Right, so now that we know the total curvature $\int_C k \, ds$ is an integer, we can answer the question. The homotopy given by $\gamma:[0,1) \to \{ \text{curves} \}$, $\gamma( \lambda) = (1-\lambda)C$, where $ (1-\lambda)C = [ t \mapsto ((1-\lambda)x(t),(1-\lambda)y(t)) ]$, preserves smoothness of the curve, and is continuous, so it must preserve the total curvature (continuous map to a discrete space is locally constant).
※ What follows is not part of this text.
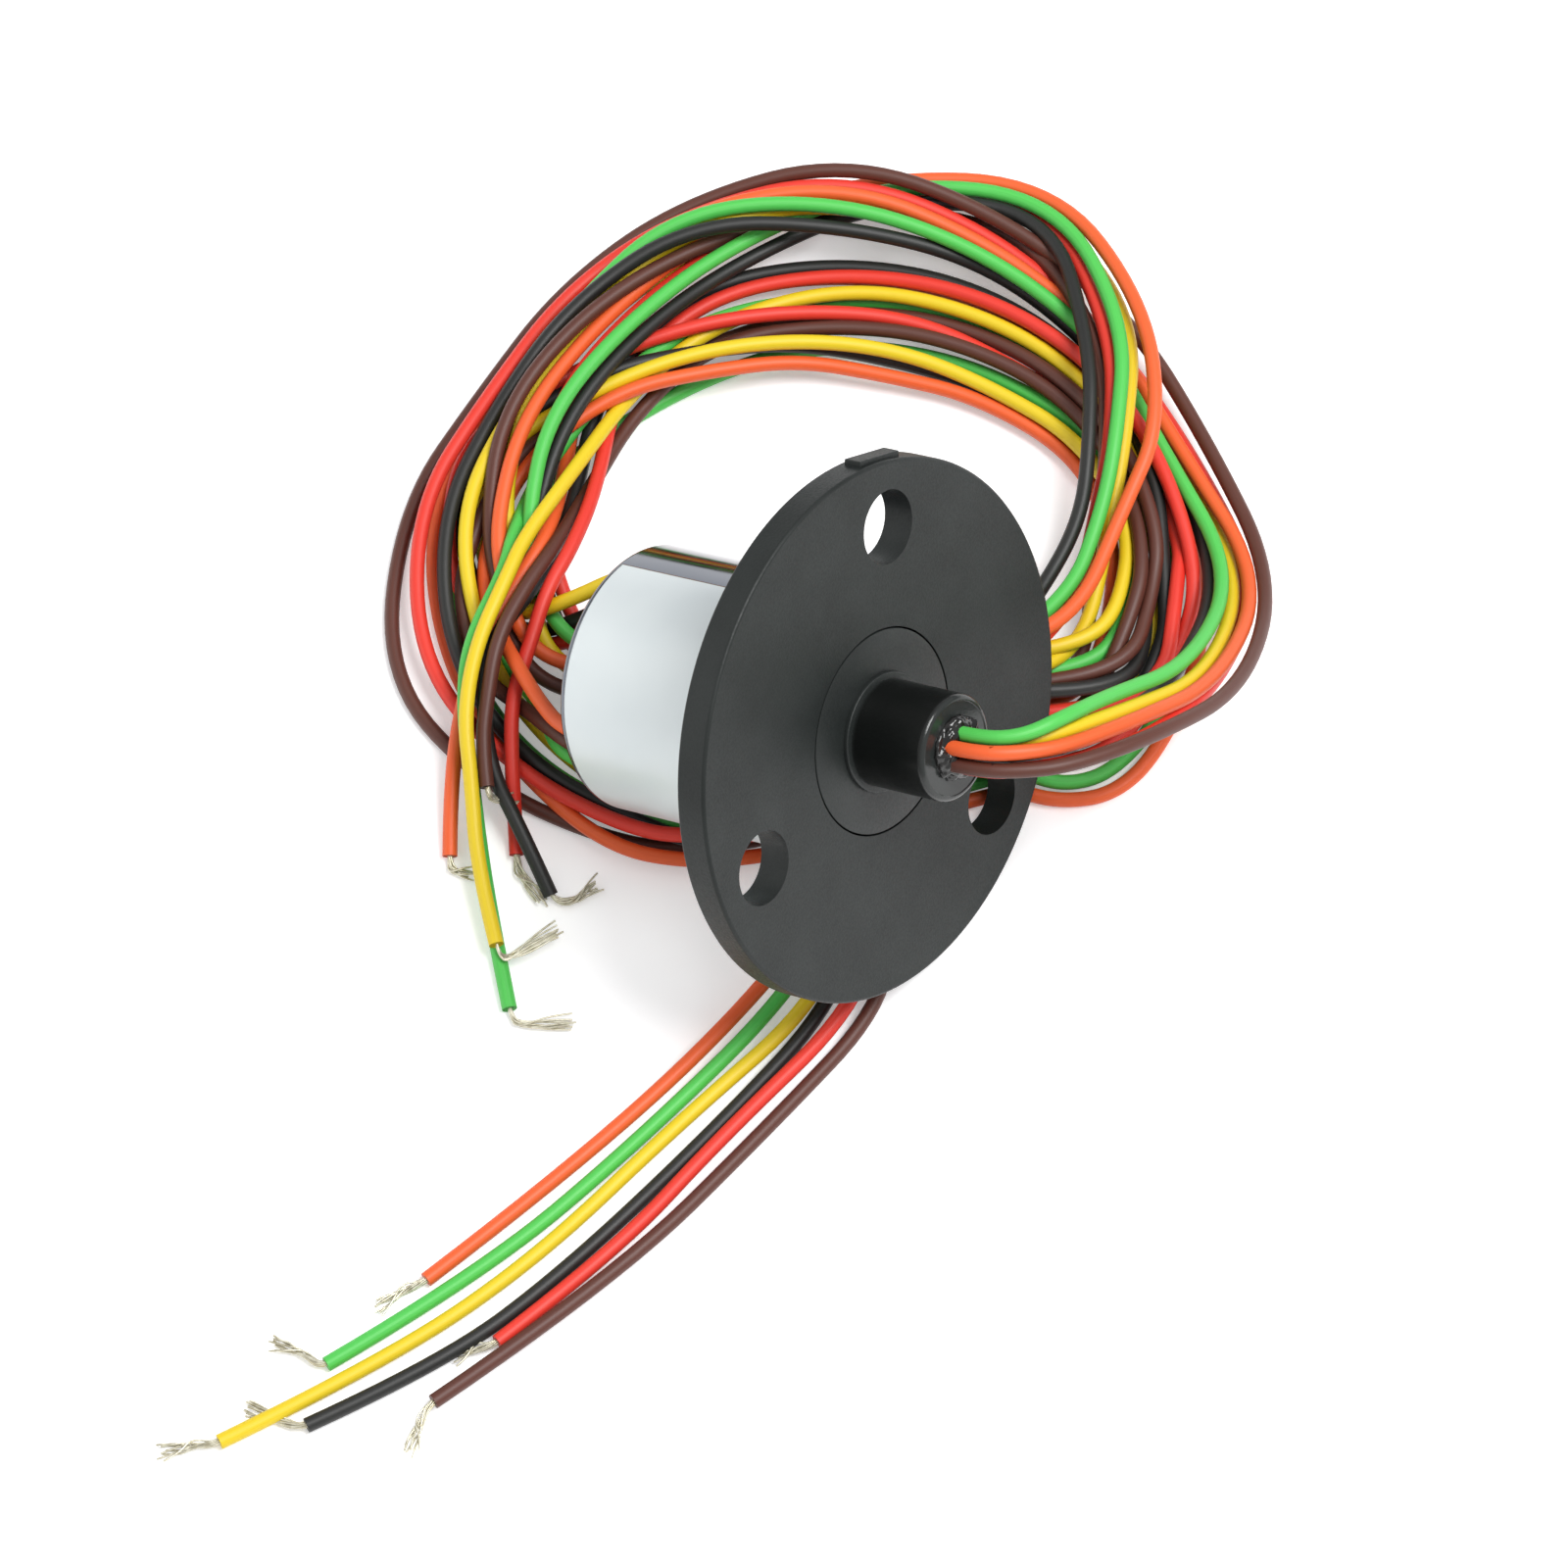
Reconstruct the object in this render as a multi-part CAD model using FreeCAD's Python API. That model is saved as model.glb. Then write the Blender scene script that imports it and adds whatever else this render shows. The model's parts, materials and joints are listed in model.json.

But it is intuitively obvious (and easy to verify by calculation) that $S(C)$, the length of $C$, undergoes a linear scaling under the action of $\gamma$:
$$ S((1-\lambda)C) = (1-\lambda)C. $$
(This should not be surprising: think of perimeters of circles.) It follows that
$A(C) := S(C)^{-1} \int_C k \, ds $ has neither maximum nor minimum, even among curves of identical shape (consider $\gamma$, and the similar homotopy that grows $C$ by mapping $\lambda \mapsto (1-\lambda)^{-1}C$).

Now, if you want to talk about the absolute value of the curvature, the result that there is no minimum will still hold, because the circle of radius $r$ has constant curvature $1/r$, so the total curvature is $2\pi$, and the length is $2\pi r$, so $A(C(r)) = 1/r$, which can be made as large or as small as you like.
(Oh, and by the way, you can check that the result about turning number doesn't hold for non-planar curves, just by considering something like $(\cos{t},\sin{t},f(t))$ for some twice-differentiable $f$ with $f(x+2\pi)=f(x)$. This tells you that there's something topologically specific to 2D going on.)